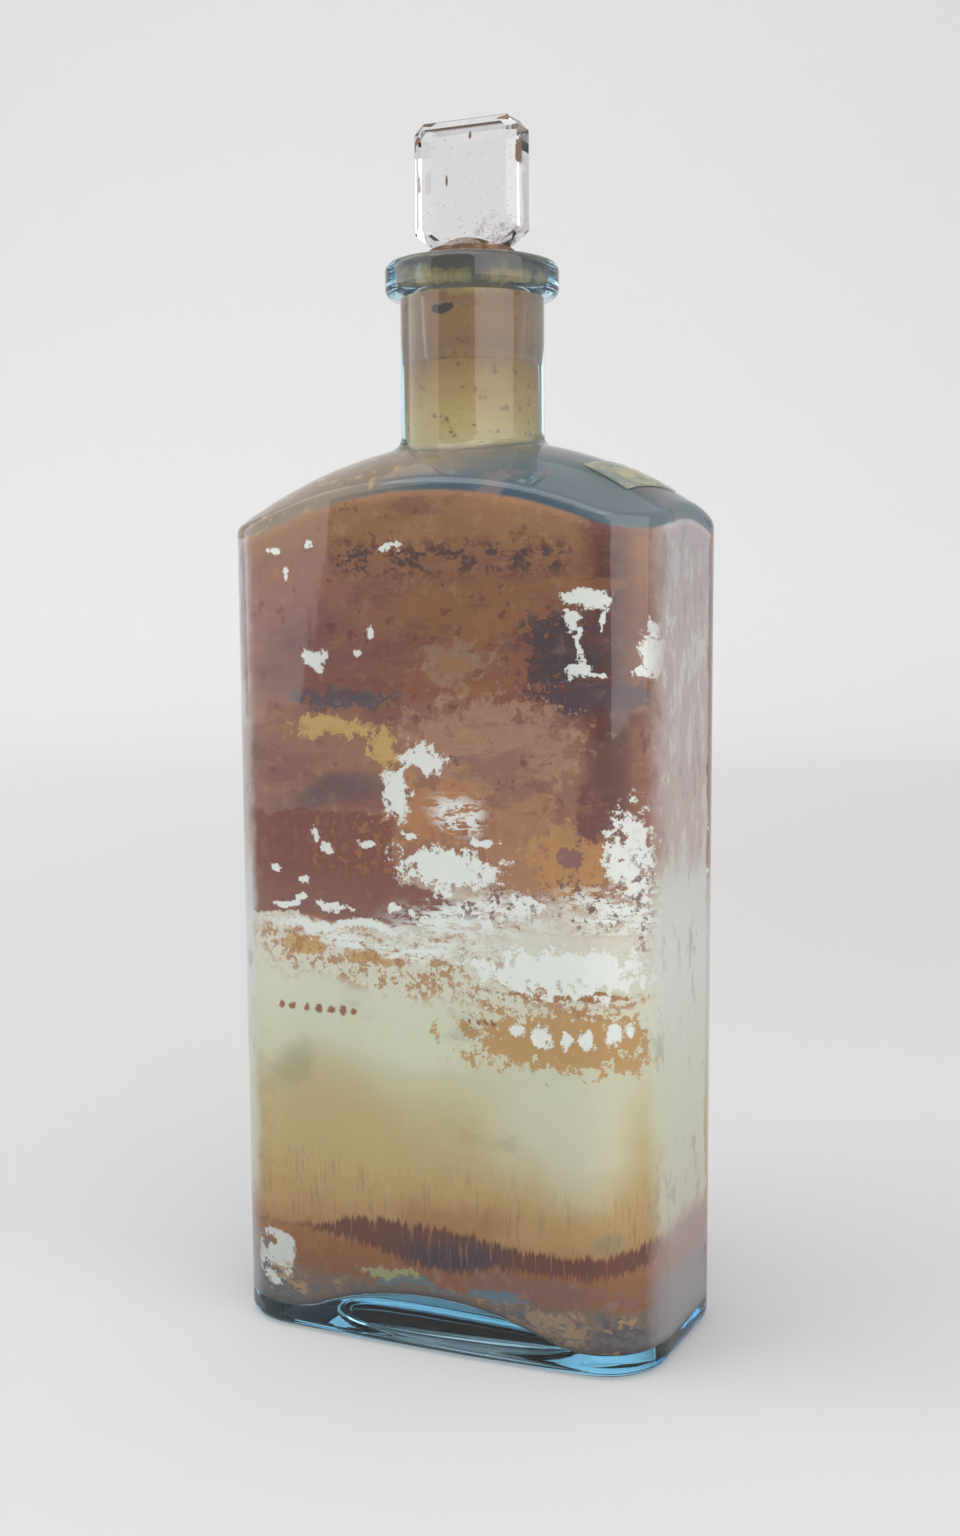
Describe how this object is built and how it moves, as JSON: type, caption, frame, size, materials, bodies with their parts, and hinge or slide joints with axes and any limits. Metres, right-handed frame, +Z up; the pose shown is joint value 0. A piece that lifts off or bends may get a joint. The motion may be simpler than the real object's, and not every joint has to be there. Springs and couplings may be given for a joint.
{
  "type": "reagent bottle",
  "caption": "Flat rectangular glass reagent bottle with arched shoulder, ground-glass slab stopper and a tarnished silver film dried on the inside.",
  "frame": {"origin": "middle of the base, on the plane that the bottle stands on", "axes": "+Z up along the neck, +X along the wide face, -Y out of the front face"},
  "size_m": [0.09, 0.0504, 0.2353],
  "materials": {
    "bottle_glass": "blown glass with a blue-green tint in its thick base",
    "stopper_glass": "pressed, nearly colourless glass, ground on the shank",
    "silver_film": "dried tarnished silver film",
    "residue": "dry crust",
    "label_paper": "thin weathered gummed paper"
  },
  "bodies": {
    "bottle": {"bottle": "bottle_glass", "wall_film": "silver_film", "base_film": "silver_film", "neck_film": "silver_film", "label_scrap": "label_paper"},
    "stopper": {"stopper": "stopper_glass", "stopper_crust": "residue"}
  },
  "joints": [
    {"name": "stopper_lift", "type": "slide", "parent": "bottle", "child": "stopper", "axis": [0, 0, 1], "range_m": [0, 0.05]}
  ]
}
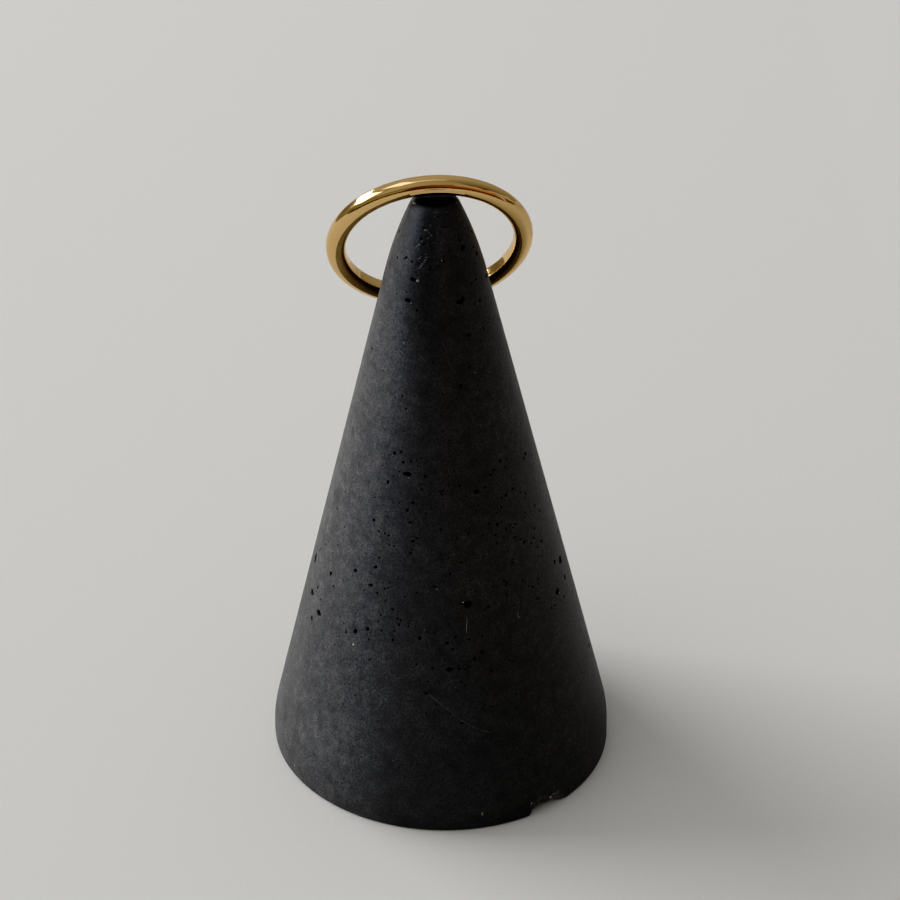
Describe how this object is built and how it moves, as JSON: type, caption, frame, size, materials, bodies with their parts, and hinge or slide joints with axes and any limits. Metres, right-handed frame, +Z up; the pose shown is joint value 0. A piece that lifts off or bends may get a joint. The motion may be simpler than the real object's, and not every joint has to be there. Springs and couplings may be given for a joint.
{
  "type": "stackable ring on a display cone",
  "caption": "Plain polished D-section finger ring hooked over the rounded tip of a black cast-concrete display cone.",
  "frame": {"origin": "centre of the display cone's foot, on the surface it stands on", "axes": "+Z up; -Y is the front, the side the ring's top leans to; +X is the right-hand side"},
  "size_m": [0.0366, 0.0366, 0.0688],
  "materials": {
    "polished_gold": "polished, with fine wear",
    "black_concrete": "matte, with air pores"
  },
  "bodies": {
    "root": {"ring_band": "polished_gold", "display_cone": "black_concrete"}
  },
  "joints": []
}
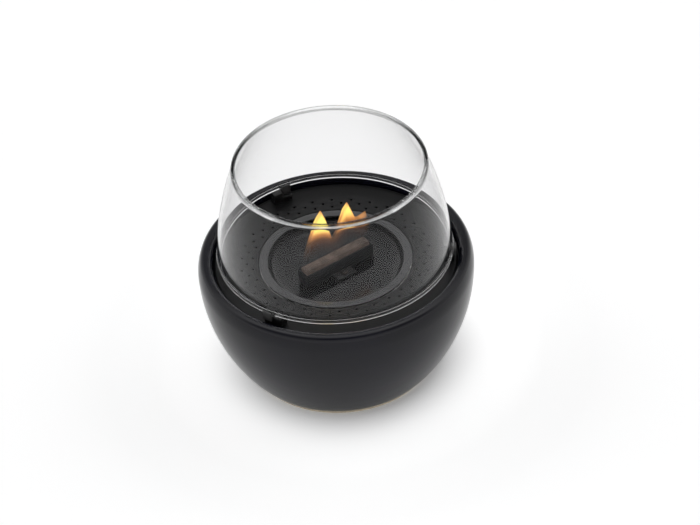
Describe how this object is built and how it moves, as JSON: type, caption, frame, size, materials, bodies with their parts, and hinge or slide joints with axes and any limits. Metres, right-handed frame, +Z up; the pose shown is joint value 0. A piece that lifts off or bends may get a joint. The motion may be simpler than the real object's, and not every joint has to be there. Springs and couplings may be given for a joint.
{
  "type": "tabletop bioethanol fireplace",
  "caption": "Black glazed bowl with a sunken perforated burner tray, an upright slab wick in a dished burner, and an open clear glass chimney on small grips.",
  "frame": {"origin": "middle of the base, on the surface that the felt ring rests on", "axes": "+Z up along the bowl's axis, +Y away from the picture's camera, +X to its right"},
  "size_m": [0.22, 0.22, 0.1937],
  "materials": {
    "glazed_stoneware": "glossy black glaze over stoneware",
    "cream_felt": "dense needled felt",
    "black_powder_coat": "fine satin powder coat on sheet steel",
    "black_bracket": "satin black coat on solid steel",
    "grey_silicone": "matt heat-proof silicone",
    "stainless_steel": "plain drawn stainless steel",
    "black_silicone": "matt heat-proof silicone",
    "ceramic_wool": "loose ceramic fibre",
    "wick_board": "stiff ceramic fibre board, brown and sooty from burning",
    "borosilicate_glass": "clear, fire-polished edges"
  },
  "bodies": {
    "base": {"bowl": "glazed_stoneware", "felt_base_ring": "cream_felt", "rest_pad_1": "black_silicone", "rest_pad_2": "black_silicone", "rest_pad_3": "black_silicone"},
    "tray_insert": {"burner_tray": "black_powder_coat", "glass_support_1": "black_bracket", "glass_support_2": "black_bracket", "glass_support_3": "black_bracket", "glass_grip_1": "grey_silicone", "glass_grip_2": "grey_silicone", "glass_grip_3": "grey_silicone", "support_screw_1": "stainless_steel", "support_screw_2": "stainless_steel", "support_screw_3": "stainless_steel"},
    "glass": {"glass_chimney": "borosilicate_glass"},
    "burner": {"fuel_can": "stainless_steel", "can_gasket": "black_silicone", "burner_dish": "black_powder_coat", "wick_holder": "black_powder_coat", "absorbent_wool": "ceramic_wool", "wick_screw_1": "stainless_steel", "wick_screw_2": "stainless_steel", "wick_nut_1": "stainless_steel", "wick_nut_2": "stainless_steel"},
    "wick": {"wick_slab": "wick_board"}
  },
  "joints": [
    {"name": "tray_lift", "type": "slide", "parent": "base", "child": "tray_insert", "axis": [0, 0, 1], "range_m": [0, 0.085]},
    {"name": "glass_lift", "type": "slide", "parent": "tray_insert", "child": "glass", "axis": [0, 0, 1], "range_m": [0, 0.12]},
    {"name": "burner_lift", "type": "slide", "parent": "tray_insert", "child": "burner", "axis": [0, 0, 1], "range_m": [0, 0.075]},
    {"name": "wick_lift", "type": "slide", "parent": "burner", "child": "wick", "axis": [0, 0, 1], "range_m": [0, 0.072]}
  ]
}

^^^^

REQUEST
Give the complete listing a second time, exactly as it reads.

TASK ANSWER
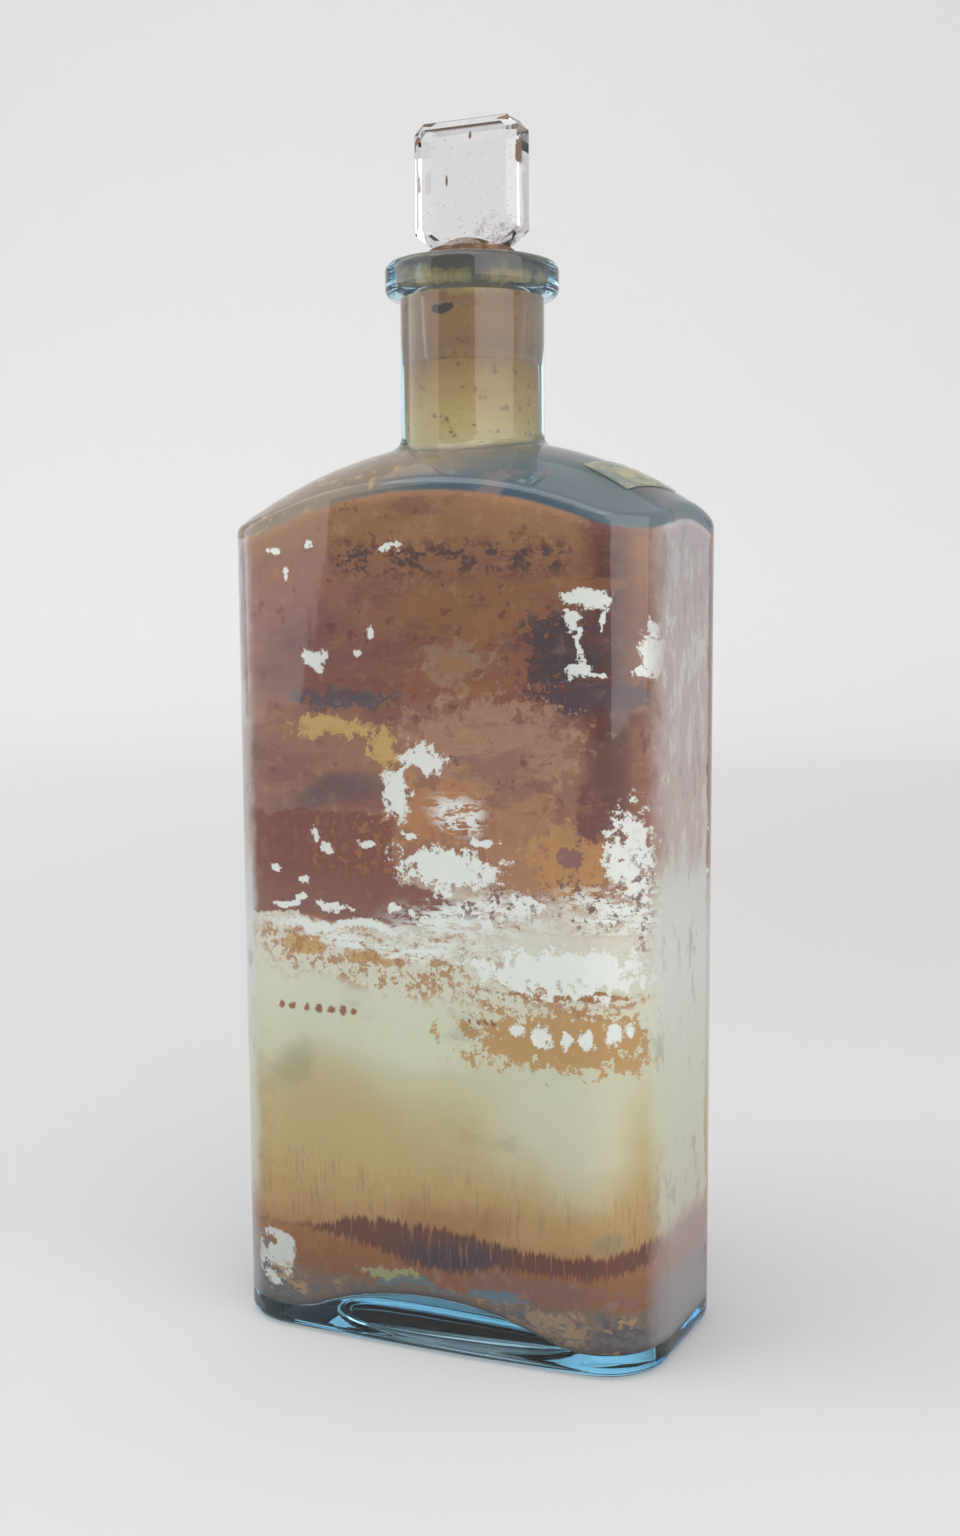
Describe how this object is built and how it moves, as JSON: type, caption, frame, size, materials, bodies with their parts, and hinge or slide joints with axes and any limits. Metres, right-handed frame, +Z up; the pose shown is joint value 0. A piece that lifts off or bends may get a joint. The motion may be simpler than the real object's, and not every joint has to be there. Springs and couplings may be given for a joint.
{
  "type": "reagent bottle",
  "caption": "Flat rectangular glass reagent bottle with arched shoulder, ground-glass slab stopper and a tarnished silver film dried on the inside.",
  "frame": {"origin": "middle of the base, on the plane that the bottle stands on", "axes": "+Z up along the neck, +X along the wide face, -Y out of the front face"},
  "size_m": [0.09, 0.0504, 0.2353],
  "materials": {
    "bottle_glass": "blown glass with a blue-green tint in its thick base",
    "stopper_glass": "pressed, nearly colourless glass, ground on the shank",
    "silver_film": "dried tarnished silver film",
    "residue": "dry crust",
    "label_paper": "thin weathered gummed paper"
  },
  "bodies": {
    "bottle": {"bottle": "bottle_glass", "wall_film": "silver_film", "base_film": "silver_film", "neck_film": "silver_film", "label_scrap": "label_paper"},
    "stopper": {"stopper": "stopper_glass", "stopper_crust": "residue"}
  },
  "joints": [
    {"name": "stopper_lift", "type": "slide", "parent": "bottle", "child": "stopper", "axis": [0, 0, 1], "range_m": [0, 0.05]}
  ]
}
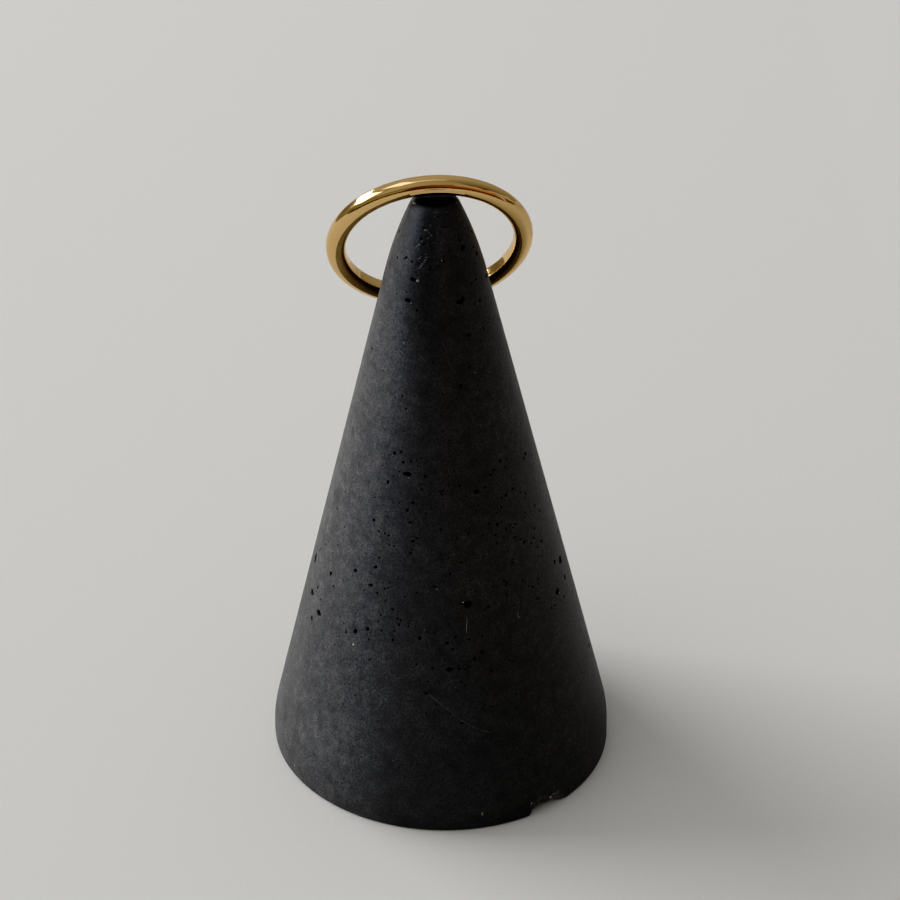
Describe how this object is built and how it moves, as JSON: type, caption, frame, size, materials, bodies with their parts, and hinge or slide joints with axes and any limits. Metres, right-handed frame, +Z up; the pose shown is joint value 0. A piece that lifts off or bends may get a joint. The motion may be simpler than the real object's, and not every joint has to be there. Springs and couplings may be given for a joint.
{
  "type": "stackable ring on a display cone",
  "caption": "Plain polished D-section finger ring hooked over the rounded tip of a black cast-concrete display cone.",
  "frame": {"origin": "centre of the display cone's foot, on the surface it stands on", "axes": "+Z up; -Y is the front, the side the ring's top leans to; +X is the right-hand side"},
  "size_m": [0.0366, 0.0366, 0.0688],
  "materials": {
    "polished_gold": "polished, with fine wear",
    "black_concrete": "matte, with air pores"
  },
  "bodies": {
    "root": {"ring_band": "polished_gold", "display_cone": "black_concrete"}
  },
  "joints": []
}
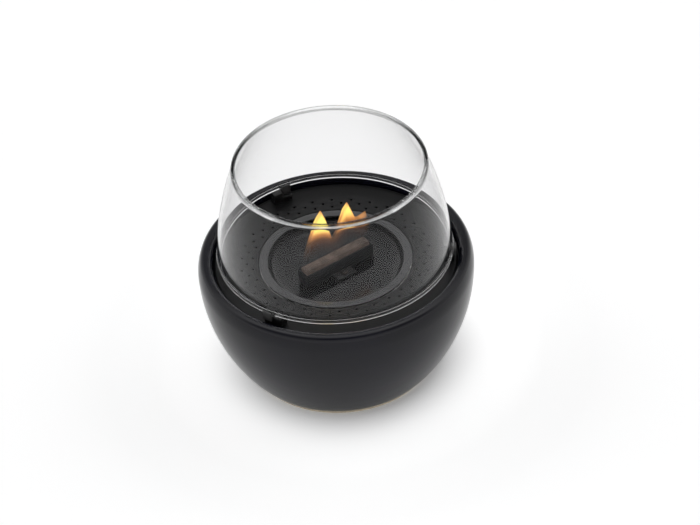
Describe how this object is built and how it moves, as JSON: type, caption, frame, size, materials, bodies with their parts, and hinge or slide joints with axes and any limits. Metres, right-handed frame, +Z up; the pose shown is joint value 0. A piece that lifts off or bends may get a joint. The motion may be simpler than the real object's, and not every joint has to be there. Springs and couplings may be given for a joint.
{
  "type": "tabletop bioethanol fireplace",
  "caption": "Black glazed bowl with a sunken perforated burner tray, an upright slab wick in a dished burner, and an open clear glass chimney on small grips.",
  "frame": {"origin": "middle of the base, on the surface that the felt ring rests on", "axes": "+Z up along the bowl's axis, +Y away from the picture's camera, +X to its right"},
  "size_m": [0.22, 0.22, 0.1937],
  "materials": {
    "glazed_stoneware": "glossy black glaze over stoneware",
    "cream_felt": "dense needled felt",
    "black_powder_coat": "fine satin powder coat on sheet steel",
    "black_bracket": "satin black coat on solid steel",
    "grey_silicone": "matt heat-proof silicone",
    "stainless_steel": "plain drawn stainless steel",
    "black_silicone": "matt heat-proof silicone",
    "ceramic_wool": "loose ceramic fibre",
    "wick_board": "stiff ceramic fibre board, brown and sooty from burning",
    "borosilicate_glass": "clear, fire-polished edges"
  },
  "bodies": {
    "base": {"bowl": "glazed_stoneware", "felt_base_ring": "cream_felt", "rest_pad_1": "black_silicone", "rest_pad_2": "black_silicone", "rest_pad_3": "black_silicone"},
    "tray_insert": {"burner_tray": "black_powder_coat", "glass_support_1": "black_bracket", "glass_support_2": "black_bracket", "glass_support_3": "black_bracket", "glass_grip_1": "grey_silicone", "glass_grip_2": "grey_silicone", "glass_grip_3": "grey_silicone", "support_screw_1": "stainless_steel", "support_screw_2": "stainless_steel", "support_screw_3": "stainless_steel"},
    "glass": {"glass_chimney": "borosilicate_glass"},
    "burner": {"fuel_can": "stainless_steel", "can_gasket": "black_silicone", "burner_dish": "black_powder_coat", "wick_holder": "black_powder_coat", "absorbent_wool": "ceramic_wool", "wick_screw_1": "stainless_steel", "wick_screw_2": "stainless_steel", "wick_nut_1": "stainless_steel", "wick_nut_2": "stainless_steel"},
    "wick": {"wick_slab": "wick_board"}
  },
  "joints": [
    {"name": "tray_lift", "type": "slide", "parent": "base", "child": "tray_insert", "axis": [0, 0, 1], "range_m": [0, 0.085]},
    {"name": "glass_lift", "type": "slide", "parent": "tray_insert", "child": "glass", "axis": [0, 0, 1], "range_m": [0, 0.12]},
    {"name": "burner_lift", "type": "slide", "parent": "tray_insert", "child": "burner", "axis": [0, 0, 1], "range_m": [0, 0.075]},
    {"name": "wick_lift", "type": "slide", "parent": "burner", "child": "wick", "axis": [0, 0, 1], "range_m": [0, 0.072]}
  ]
}